Collective bargaining and collective agreements are being introduced into the Maldives.
This is being achieved through the introduction of a full-fledged bill on industrial relations. The first reading of this fundamental legislation, motivated by government policy and sponsored by a ruling party parliamentarian, occurred in parliament on 22 March 2023.
Spread over 79 pages and containing 126 provisions, the industrial relations bill is now awaiting parliamentary debate during its second reading. It is at the end of this stage that a vote will be taken to see if the bill is acceptable in principle, and sails through to the committee stage for further review.
The 2008 constitution guarantees the fundamental right to form unions and take part (or not take part) in union activities.
However, a law to specifically provide for the organization registration and regulation of unions was lacking. The absence was conveniently filled in part by civil society outfits. In other part, the right remained largely unregulated since the absence of a regulatory regime was no excuse to deny a fundamental right.

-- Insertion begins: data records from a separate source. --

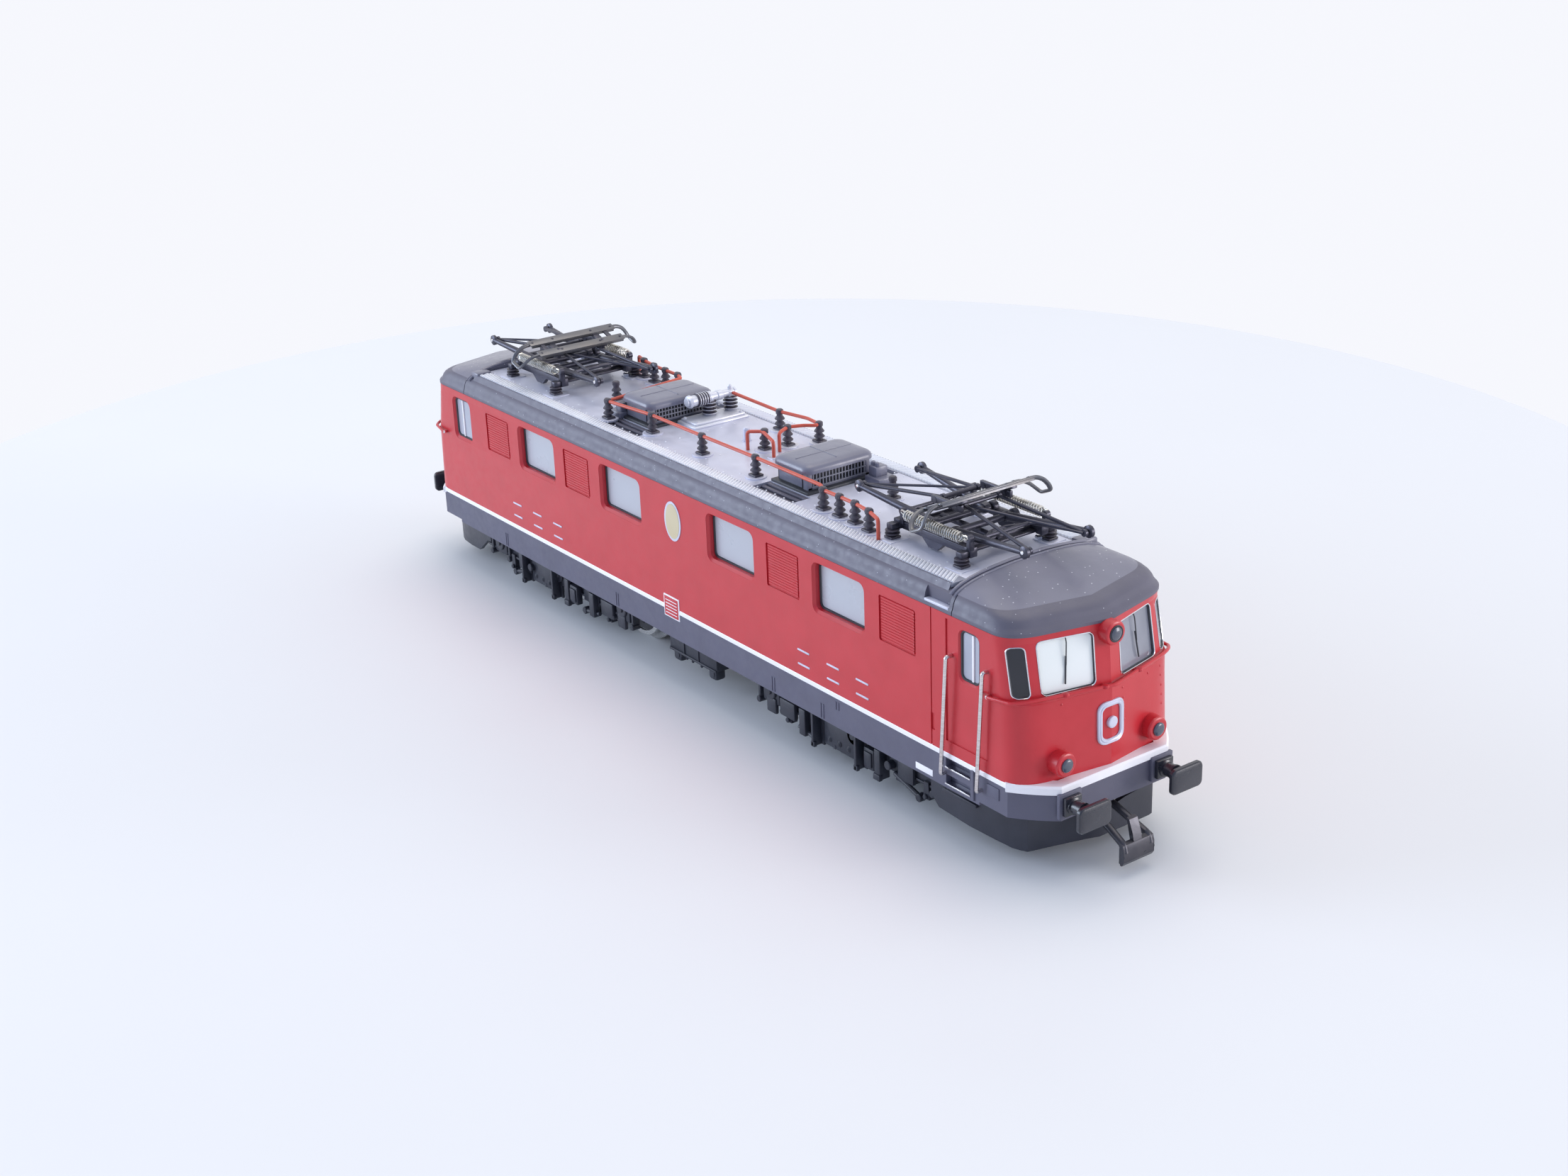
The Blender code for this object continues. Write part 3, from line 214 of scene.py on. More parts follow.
class Shape:
    """Closed solids gathered in one mesh, each with the number of its material."""

    def __init__(self):
        self.mesh = bmesh.new()

    def take(self, other, matrix=None, material=None):
        """Copy another mesh in, placed by a matrix."""
        data = bpy.data.meshes.new("part")
        other.to_mesh(data)
        if matrix:
            data.transform(matrix)
        before = len(self.mesh.faces)
        self.mesh.from_mesh(data)
        bpy.data.meshes.remove(data)
        self.mesh.faces.ensure_lookup_table()
        if material is not None:
            for face in self.mesh.faces[before:]:
                face.material_index = material

    def absorb(self, other):
        """Move another shape's solids into this one."""
        self.take(other.mesh)
        other.mesh.free()

    def at_both_ends(self):
        """Add a copy of everything so far, turned half round."""
        copy = self.mesh.copy()
        self.take(copy, HALF_TURN)
        copy.free()

    def move_to(self, end):
        """Turn half round, for the rear end, what is drawn for the front."""
        if end < 0:
            self.mesh.transform(HALF_TURN)

    def slide(self, x):
        """Move everything so far along the locomotive."""
        self.mesh.transform(Matrix.Translation((x, 0, 0)))

    def box(self, low, high, bevel=0.12, material=0):
        """A block between opposite corners, with rounded edges."""
        low, high = (Vector(corner) for corner in zip(*(sorted(pair) for pair in zip(low, high))))
        size = high - low
        part = bmesh.new()
        bmesh.ops.create_cube(part, size=1.0,
                              matrix=Matrix.Translation((low + high) / 2) @ Matrix.Diagonal((*size, 1.0)))
        width = min(bevel, 0.45 * min(size))
        if width > 0.01:
            bmesh.ops.bevel(part, geom=part.edges[:], offset=width, segments=2, affect="EDGES", profile=0.5)
        self.take(part, None, material)
        part.free()

    def loft(self, rings, material=0, closed=False, matrix=None, shift=0):
        """A skin through rings of equal length; closed joins the last to the first, shift points on."""
        part = bmesh.new()
        layers = [[part.verts.new(point) for point in ring] for ring in rings]
        count = len(rings[0])
        pairs = list(zip(layers, layers[1:]))
        if closed:
            pairs.append((layers[-1], layers[0][shift:] + layers[0][:shift]))
        for lower, upper in pairs:
            for i in range(count):
                j = (i + 1) % count
                part.faces.new((lower[i], lower[j], upper[j], upper[i]))
        if not closed:
            part.faces.new(layers[0])
            part.faces.new(layers[-1])
        bmesh.ops.recalc_face_normals(part, faces=part.faces)
        self.take(part, matrix, material)
        part.free()

    def turned(self, profile, centre, axis="Z", sides=24, material=0):
        """A turned solid from (radius, height) pairs, with its axis along X, Y, Z or a vector."""
        if isinstance(axis, str):
            axis = {"X": (1, 0, 0), "Y": (0, 1, 0), "Z": (0, 0, 1)}[axis]
        turn = Vector(axis).to_track_quat("Z", "Y").to_matrix().to_4x4()
        part = bmesh.new()
        layers = []
        for radius, height in profile:
            places = [(radius * c, radius * s) for c, s in circle(sides)] if radius else [(0, 0)]
            layers.append([part.verts.new((x, y, height)) for x, y in places])
        for lower, upper in zip(layers, layers[1:]):
            for i in range(sides):
                j = (i + 1) % sides
                corners = [lower[i % len(lower)], lower[j % len(lower)],
                           upper[j % len(upper)], upper[i % len(upper)]]
                part.faces.new(list(dict.fromkeys(corners)))
        bmesh.ops.recalc_face_normals(part, faces=part.faces)
        self.take(part, Matrix.Translation(Vector(centre)) @ turn, material)
        part.free()

    def rod(self, start, end, radius, sides, end_radius=None, edge=0.08):
        """A round bar with softened ends."""
        start, end = Vector(start), Vector(end)
        length = (end - start).length
        last = radius if end_radius is None else end_radius
        soft = min(edge, 0.4 * radius, 0.4 * last, 0.3 * length)
        profile = [(0, 0), (radius - soft, 0), (radius, soft), (last, length - soft), (last - soft, length),
                   (0, length)]
        self.turned(profile, start, end - start, sides)

    def tube(self, points, radius, sides=10, material=0, closed=False, flat=1.0):
        """A round or flattened wire along points."""
        points = [Vector(point) for point in points]
        rings = []
        across = None
        for i, point in enumerate(points):
            before = points[i - 1] if i or closed else point
            after = points[(i + 1) % len(points)] if i < len(points) - 1 or closed else point
            along = (after - before).normalized()
            if across is None:
                across = along.orthogonal().normalized()
            across = (across - along * across.dot(along)).normalized()
            side = along.cross(across)
            rings.append([point + radius * (across * c + side * flat * s) for c, s in circle(sides)])
        shift = 0
        if closed:
            shift = min(range(sides), key=lambda step: (rings[-1][0] - rings[0][step]).length)
        self.loft(rings, material, closed, None, shift)

    def wire(self, points, radius, bend=0.5, sides=10, material=0, flat=1.0):
        """A tube with its corners rounded."""
        self.tube(rounded(points, bend), radius, sides, material, flat=flat)


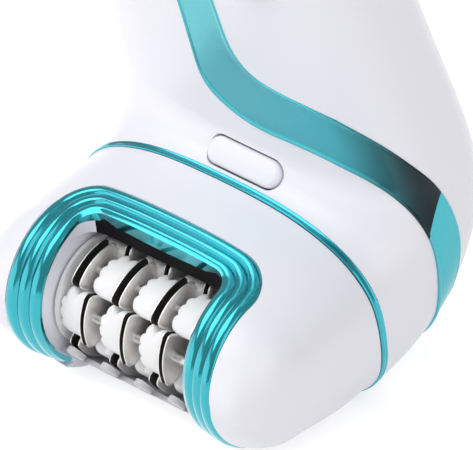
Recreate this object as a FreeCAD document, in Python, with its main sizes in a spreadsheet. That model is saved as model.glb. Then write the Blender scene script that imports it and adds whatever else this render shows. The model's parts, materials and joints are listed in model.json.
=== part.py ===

This is the first time that a dedicated legislation on industrial relations is designed and developed for the country.
All existing unions registered under any other law will have to be organized under this new law once it comes into force. Also, all provisions of such other laws will, to the extent of any inconsistency with this new law be invalidated and made inapplicable – so far as they relate to unions.
Except for categories exempted by this new legislation (when it is adopted) or by any subsequent legislation, the law is designed to be applicable to employees and employers across every vertical, industry or sector – public or private.
The law is designed currently not to apply to Maldives Defense, Maldives Police, and political appointees.
This means that until any subsequent law exempts a specific category, the law will continue to apply from its launch to all categories of employers and employees except those exempted by this new law.
Initiating collective bargaining
Chapter 8 of the bill is dedicated to collective bargaining and collective agreements.
An effort for collective bargaining may be initiated by an invitation to the relevant employer or their relevant employers’ union.
Any such invitation is to accompany a proposal that must contain at least one or more of the following: improvement of workplace conditions; change of terms of employment; regulation of employer employee relations; and strengthening of relations between employees and their unions, their employer or relevant employers’ unions.
No such proposal from a trade union for collective bargaining shall aim at the protection of any individual right of a specific member of that union, or enhancement of a specific benefit for that member.
A decision on the acceptance of an invitation must be made within 14 days of receipt of the proposal by the relevant employer or employers’ union. An invitation to commence consultations must be given by the relevant trade union within 30 days of acceptance of a proposal.
Where a union has given an invitation to initiate collective bargaining, or the union is actively engaged in those consultations, industrial action (or any act facilitating such action) by individual workers is restricted.
According to the bill, industrial action includes lockout, work stoppage, work slow, overtime stoppage, processions, marches, assemblies, protests, and the like.
Where an invitation to begin negotiations is rejected or remains unattended for 15 days without any response, a request may be filed with the director general of industrial relations (a post created by this bill) to facilitate engagement between the parties. On receipt of such a request, the director general of industrial relations is to find a mediated solution for the impasse through the appointment of conciliation officers.
Every agreement reached via collective bargaining ought to be in writing and signed by parties to the agreement. Once reached, the parties must file it with the director general of industrial relations to register that agreement. A collective agreement may be amended or set aside only by agreement of the parties to the agreement.
A collective bargaining agreement registered with the director general of industrial relations is a legally binding agreement enforceable in accordance with its terms against the parties to the agreement.
Where a trade union representing majority employees of an employer invites to collectively bargain on a matter specific to that employer (touching the workplace conditions or relations between the employer and their employees), the employer is under an obligation to begin negotiations with that trade union.
Any such proposal must be aimed at the protection of interests of all the employees of that employer collectively.
The bill before the parliament on industrial legislation contains a rather comprehensive legal and regulatory framework. It covers several aspects of industrial relations. Most of it is new to the country. It creates several offices – the registrar of unions and director general of industrial relations being among them.
It is premature to predict the changes that may come to this bill during its stages of review and adoption in parliament. It is also unclear how this bill will be received both by employers and employees alike.
That said, this will certainly be a consequential piece of legislation to touch upon employers and employees since the introduction of the Employment Act in 2008.
Note: this article is based on a draft bill on industrial relations proposed by the government in parliament on 22 March 2023. It may undergo several changes before its ultimate adoption.